[Data listing]
────
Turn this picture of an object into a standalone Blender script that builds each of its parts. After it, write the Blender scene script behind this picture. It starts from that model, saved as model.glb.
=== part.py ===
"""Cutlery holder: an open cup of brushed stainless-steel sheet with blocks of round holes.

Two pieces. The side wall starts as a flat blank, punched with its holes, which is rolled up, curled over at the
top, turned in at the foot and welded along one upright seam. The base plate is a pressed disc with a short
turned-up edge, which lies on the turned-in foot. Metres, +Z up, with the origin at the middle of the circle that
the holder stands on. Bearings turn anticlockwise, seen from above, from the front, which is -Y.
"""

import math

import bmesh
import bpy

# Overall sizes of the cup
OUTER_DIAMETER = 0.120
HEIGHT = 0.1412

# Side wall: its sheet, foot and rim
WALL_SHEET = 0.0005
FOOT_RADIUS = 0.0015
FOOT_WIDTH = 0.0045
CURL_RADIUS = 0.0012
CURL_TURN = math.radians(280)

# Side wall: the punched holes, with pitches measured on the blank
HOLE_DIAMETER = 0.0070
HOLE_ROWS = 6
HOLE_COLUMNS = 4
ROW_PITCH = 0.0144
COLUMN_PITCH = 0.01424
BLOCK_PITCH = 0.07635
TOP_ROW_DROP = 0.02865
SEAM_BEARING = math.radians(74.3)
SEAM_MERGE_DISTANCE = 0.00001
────
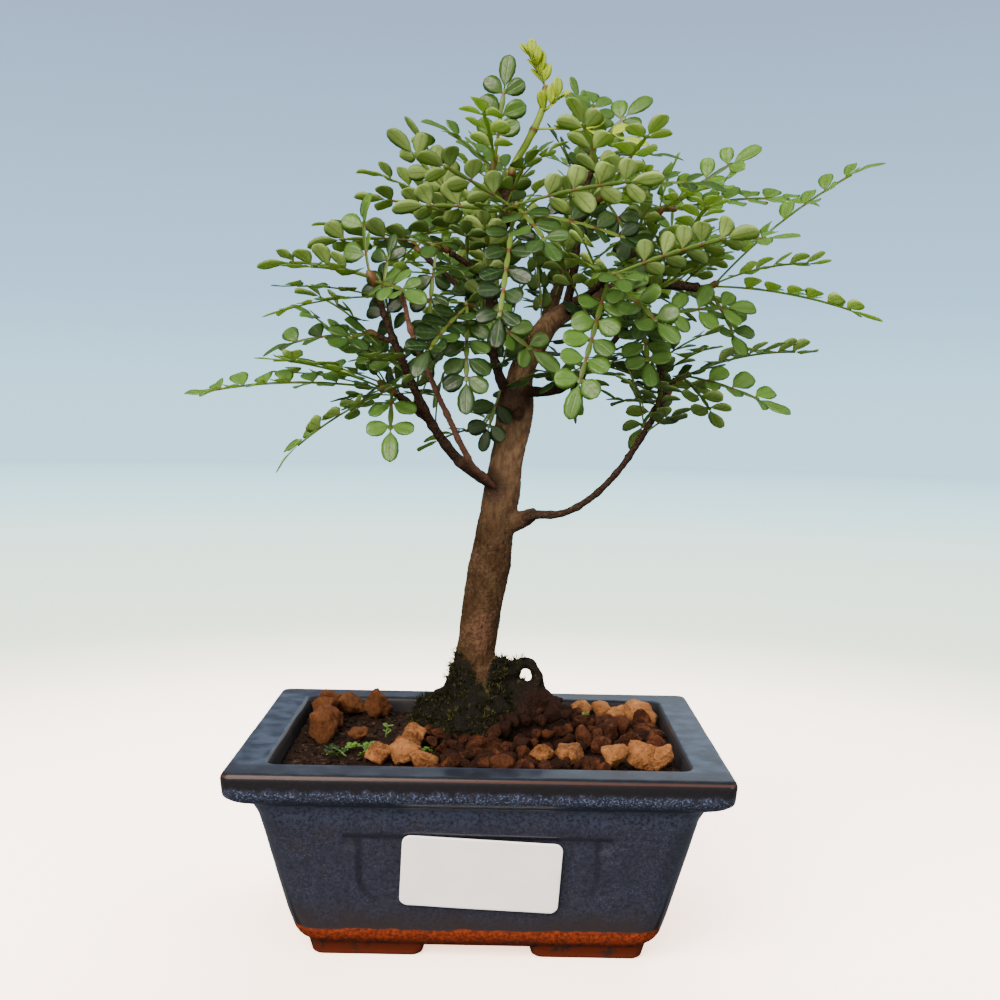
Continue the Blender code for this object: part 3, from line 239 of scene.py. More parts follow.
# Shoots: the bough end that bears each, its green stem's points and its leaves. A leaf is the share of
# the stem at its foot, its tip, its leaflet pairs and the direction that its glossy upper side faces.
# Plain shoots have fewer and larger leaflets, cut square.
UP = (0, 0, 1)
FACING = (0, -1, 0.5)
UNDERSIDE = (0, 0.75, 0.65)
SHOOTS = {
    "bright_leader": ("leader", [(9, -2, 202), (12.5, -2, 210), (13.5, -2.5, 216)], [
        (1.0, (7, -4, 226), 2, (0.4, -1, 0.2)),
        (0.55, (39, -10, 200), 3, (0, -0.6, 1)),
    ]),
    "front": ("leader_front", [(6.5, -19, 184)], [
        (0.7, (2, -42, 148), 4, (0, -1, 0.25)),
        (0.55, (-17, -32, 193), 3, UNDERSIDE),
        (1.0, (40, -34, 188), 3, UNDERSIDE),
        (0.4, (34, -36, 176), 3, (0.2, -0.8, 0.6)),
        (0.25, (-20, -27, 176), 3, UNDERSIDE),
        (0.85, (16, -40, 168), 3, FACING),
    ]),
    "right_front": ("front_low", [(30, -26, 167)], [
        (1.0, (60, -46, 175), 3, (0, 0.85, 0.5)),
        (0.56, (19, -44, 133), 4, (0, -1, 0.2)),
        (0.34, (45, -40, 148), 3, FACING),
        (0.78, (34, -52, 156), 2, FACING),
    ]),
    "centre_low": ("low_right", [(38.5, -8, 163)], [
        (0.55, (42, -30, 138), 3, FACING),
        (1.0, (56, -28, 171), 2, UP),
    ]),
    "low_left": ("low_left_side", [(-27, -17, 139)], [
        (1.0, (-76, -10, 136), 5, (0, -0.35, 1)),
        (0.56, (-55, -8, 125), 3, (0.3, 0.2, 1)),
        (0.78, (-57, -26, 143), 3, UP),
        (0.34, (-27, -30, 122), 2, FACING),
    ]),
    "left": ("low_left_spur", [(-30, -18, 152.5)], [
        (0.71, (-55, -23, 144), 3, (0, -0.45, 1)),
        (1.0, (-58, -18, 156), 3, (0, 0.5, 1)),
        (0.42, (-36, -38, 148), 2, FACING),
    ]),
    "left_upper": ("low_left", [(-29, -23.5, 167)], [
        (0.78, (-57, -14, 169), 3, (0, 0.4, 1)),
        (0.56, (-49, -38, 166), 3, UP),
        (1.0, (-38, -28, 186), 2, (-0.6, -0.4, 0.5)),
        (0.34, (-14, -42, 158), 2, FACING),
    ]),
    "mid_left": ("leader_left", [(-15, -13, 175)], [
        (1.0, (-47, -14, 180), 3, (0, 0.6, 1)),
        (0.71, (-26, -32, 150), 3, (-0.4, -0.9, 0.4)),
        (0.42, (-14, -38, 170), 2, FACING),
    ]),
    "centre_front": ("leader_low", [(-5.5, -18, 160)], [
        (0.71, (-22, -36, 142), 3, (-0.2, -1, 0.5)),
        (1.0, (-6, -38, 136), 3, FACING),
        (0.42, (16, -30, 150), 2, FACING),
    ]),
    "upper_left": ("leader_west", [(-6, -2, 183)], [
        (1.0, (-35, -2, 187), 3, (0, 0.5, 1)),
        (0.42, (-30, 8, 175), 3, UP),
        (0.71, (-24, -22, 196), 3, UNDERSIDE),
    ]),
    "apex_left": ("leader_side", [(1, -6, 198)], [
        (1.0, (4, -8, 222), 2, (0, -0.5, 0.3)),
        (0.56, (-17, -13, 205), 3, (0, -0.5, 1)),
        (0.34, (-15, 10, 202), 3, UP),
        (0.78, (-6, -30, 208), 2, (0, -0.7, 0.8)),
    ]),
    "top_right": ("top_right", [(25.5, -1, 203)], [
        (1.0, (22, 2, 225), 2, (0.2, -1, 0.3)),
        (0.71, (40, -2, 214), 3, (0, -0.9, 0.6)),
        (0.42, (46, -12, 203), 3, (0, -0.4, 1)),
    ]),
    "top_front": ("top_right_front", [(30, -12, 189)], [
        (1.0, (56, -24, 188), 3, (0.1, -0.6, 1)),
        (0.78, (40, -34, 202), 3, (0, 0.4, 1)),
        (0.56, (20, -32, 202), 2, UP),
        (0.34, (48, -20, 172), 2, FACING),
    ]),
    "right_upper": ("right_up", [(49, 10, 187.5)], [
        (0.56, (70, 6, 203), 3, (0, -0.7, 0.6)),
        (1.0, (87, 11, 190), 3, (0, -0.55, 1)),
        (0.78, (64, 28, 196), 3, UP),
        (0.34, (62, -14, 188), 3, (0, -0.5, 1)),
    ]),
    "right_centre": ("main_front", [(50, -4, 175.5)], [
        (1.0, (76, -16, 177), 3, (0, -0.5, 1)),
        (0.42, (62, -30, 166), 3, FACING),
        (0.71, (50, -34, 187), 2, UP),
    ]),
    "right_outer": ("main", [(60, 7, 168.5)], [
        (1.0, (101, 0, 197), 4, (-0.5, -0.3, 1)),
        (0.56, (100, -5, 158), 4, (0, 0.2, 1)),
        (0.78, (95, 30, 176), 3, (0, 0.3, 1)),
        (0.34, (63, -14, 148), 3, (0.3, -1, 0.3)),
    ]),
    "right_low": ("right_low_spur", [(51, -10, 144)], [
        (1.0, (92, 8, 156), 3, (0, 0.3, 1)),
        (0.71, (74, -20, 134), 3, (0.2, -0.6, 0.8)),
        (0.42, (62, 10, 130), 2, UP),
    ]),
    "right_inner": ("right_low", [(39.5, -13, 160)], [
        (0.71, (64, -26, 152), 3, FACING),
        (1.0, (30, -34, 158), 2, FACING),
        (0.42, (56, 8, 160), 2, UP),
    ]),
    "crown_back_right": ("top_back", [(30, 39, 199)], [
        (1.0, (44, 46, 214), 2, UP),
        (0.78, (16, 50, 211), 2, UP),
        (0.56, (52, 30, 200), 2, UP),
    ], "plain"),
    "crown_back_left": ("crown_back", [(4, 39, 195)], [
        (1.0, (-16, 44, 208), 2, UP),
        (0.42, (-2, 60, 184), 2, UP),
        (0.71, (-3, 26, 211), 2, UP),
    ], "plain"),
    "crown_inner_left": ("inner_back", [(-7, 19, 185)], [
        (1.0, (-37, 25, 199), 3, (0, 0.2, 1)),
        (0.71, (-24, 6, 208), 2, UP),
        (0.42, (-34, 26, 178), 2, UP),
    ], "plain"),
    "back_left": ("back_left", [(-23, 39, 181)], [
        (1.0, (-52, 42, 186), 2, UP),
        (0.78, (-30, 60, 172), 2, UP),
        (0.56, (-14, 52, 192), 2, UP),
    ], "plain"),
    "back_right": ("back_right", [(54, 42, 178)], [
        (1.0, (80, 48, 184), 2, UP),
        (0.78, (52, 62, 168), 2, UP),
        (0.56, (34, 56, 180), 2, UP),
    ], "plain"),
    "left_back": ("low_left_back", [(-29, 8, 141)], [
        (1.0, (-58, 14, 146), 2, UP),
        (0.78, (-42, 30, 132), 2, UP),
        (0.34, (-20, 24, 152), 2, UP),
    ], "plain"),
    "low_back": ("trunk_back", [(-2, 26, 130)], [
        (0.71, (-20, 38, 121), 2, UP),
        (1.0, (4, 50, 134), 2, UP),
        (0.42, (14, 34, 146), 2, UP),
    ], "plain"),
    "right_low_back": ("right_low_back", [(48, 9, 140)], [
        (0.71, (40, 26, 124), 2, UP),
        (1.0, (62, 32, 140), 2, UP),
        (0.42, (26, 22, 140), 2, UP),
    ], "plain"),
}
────
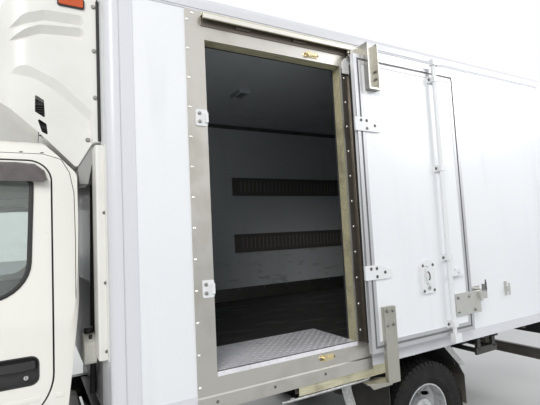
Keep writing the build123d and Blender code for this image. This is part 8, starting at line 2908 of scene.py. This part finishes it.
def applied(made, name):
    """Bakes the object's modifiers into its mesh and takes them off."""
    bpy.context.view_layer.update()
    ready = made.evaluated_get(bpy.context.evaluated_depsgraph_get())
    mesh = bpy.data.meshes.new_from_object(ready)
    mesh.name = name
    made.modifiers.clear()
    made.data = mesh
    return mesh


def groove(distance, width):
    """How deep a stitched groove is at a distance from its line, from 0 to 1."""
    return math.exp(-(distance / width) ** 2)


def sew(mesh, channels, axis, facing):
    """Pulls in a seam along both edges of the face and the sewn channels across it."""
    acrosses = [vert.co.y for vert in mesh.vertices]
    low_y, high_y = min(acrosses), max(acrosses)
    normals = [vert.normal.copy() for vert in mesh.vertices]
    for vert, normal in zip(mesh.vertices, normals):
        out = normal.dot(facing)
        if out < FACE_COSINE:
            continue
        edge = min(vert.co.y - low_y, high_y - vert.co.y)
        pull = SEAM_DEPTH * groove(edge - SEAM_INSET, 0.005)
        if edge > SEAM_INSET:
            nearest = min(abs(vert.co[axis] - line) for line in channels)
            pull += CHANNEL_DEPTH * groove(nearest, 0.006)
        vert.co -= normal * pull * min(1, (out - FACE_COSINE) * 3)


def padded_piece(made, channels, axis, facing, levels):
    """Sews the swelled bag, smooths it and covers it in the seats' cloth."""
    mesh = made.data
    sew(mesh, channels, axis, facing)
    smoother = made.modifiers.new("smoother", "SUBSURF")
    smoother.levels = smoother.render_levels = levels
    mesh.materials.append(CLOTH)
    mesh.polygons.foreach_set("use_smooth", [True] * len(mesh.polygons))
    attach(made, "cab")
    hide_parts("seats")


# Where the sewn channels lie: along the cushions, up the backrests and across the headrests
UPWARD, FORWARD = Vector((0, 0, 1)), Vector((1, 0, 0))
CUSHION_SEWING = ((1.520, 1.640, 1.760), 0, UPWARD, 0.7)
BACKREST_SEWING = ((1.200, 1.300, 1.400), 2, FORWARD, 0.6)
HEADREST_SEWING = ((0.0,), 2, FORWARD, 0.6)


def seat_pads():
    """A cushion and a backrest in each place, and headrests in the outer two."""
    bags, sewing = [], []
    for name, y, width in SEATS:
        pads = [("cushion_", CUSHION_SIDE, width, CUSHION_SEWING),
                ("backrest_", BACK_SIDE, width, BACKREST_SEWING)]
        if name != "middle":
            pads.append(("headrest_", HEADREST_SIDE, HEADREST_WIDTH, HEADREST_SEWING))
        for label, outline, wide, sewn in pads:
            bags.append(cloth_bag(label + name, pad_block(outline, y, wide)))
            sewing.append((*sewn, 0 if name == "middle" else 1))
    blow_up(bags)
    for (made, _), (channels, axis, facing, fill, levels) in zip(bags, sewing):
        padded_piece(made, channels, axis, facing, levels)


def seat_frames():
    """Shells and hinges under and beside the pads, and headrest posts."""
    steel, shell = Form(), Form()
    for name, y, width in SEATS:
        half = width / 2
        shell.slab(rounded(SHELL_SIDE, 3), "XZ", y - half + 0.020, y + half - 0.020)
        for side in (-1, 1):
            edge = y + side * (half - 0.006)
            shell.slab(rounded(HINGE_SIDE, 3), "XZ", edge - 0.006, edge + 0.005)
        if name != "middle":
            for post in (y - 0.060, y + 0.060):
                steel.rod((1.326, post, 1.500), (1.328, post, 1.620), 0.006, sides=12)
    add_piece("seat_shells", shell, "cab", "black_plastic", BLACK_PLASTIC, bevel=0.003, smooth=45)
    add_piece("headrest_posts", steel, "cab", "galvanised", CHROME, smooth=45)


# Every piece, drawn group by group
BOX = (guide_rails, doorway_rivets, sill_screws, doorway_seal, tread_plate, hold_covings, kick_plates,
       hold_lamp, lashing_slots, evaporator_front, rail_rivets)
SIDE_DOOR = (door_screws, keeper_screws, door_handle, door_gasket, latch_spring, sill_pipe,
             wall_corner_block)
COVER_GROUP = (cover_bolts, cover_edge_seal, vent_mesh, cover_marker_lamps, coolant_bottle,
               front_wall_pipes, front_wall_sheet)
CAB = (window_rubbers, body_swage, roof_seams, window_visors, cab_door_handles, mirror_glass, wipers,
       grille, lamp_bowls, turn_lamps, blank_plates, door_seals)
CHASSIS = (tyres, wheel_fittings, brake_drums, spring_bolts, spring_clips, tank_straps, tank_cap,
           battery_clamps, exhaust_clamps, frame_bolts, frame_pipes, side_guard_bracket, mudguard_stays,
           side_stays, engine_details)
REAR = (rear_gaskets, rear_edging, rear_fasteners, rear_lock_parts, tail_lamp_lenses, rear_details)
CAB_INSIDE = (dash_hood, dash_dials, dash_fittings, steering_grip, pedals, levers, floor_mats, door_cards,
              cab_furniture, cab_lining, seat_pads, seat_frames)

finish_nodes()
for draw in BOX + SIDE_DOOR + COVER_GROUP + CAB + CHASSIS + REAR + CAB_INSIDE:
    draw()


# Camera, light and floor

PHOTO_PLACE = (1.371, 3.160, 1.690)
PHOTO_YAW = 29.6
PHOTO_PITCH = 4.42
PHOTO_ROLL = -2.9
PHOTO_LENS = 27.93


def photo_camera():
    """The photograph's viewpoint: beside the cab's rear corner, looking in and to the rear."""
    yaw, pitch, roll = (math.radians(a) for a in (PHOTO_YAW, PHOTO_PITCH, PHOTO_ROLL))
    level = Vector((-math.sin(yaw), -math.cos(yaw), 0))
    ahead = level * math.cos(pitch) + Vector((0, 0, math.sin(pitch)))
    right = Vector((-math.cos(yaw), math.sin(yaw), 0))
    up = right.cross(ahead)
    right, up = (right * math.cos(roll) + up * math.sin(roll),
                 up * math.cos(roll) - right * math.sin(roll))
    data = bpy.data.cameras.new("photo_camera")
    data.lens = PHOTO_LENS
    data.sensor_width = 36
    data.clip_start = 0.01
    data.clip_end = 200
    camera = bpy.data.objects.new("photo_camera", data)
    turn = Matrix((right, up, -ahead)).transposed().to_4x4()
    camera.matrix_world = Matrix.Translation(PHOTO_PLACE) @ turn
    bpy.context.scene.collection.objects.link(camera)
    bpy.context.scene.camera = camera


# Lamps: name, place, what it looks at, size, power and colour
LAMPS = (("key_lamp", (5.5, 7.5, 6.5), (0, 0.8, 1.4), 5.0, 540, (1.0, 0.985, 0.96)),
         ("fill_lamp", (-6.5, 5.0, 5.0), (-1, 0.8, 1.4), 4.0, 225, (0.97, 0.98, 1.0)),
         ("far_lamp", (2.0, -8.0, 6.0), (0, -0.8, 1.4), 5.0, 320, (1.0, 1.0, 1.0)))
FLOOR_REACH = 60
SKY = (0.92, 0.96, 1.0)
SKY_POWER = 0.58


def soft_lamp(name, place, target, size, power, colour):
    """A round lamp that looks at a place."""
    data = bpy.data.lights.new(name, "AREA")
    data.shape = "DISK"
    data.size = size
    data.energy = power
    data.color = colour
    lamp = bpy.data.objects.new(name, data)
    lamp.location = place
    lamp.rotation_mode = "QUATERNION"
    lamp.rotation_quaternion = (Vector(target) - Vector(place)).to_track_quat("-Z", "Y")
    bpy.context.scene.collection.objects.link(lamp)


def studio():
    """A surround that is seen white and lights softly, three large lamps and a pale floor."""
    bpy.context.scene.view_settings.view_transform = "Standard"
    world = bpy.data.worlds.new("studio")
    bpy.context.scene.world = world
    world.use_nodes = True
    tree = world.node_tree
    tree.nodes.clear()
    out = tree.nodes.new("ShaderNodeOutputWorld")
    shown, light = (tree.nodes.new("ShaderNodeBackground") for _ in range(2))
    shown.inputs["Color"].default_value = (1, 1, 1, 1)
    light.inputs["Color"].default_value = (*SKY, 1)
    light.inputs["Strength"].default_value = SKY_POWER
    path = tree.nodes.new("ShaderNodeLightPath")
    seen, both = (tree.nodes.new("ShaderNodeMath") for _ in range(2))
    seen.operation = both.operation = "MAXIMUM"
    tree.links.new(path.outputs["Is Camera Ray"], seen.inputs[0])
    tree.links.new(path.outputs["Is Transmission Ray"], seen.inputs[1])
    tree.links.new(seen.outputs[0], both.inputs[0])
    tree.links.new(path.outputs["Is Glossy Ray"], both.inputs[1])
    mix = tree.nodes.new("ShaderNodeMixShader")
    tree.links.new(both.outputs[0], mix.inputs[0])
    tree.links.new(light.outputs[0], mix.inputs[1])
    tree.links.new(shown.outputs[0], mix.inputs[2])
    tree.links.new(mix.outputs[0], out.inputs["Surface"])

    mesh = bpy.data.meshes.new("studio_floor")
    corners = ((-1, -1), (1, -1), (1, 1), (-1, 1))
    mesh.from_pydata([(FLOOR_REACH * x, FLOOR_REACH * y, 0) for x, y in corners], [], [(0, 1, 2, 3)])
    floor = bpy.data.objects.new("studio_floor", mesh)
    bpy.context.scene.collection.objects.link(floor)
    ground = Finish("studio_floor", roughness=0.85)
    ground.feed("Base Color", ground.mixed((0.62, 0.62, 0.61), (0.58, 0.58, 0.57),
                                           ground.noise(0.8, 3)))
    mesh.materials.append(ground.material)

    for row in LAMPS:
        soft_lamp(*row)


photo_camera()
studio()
────
Your objective: With the first line being the one containing "Turn this picture" and the last line the one containing "CURL_TURN = math.radians(280)", transcribe exactly the lines above that fall in that range.

Written response:
Turn this picture of an object into a standalone Blender script that builds each of its parts. After it, write the Blender scene script behind this picture. It starts from that model, saved as model.glb.
=== part.py ===
"""Cutlery holder: an open cup of brushed stainless-steel sheet with blocks of round holes.

Two pieces. The side wall starts as a flat blank, punched with its holes, which is rolled up, curled over at the
top, turned in at the foot and welded along one upright seam. The base plate is a pressed disc with a short
turned-up edge, which lies on the turned-in foot. Metres, +Z up, with the origin at the middle of the circle that
the holder stands on. Bearings turn anticlockwise, seen from above, from the front, which is -Y.
"""

import math

import bmesh
import bpy

# Overall sizes of the cup
OUTER_DIAMETER = 0.120
HEIGHT = 0.1412

# Side wall: its sheet, foot and rim
WALL_SHEET = 0.0005
FOOT_RADIUS = 0.0015
FOOT_WIDTH = 0.0045
CURL_RADIUS = 0.0012
CURL_TURN = math.radians(280)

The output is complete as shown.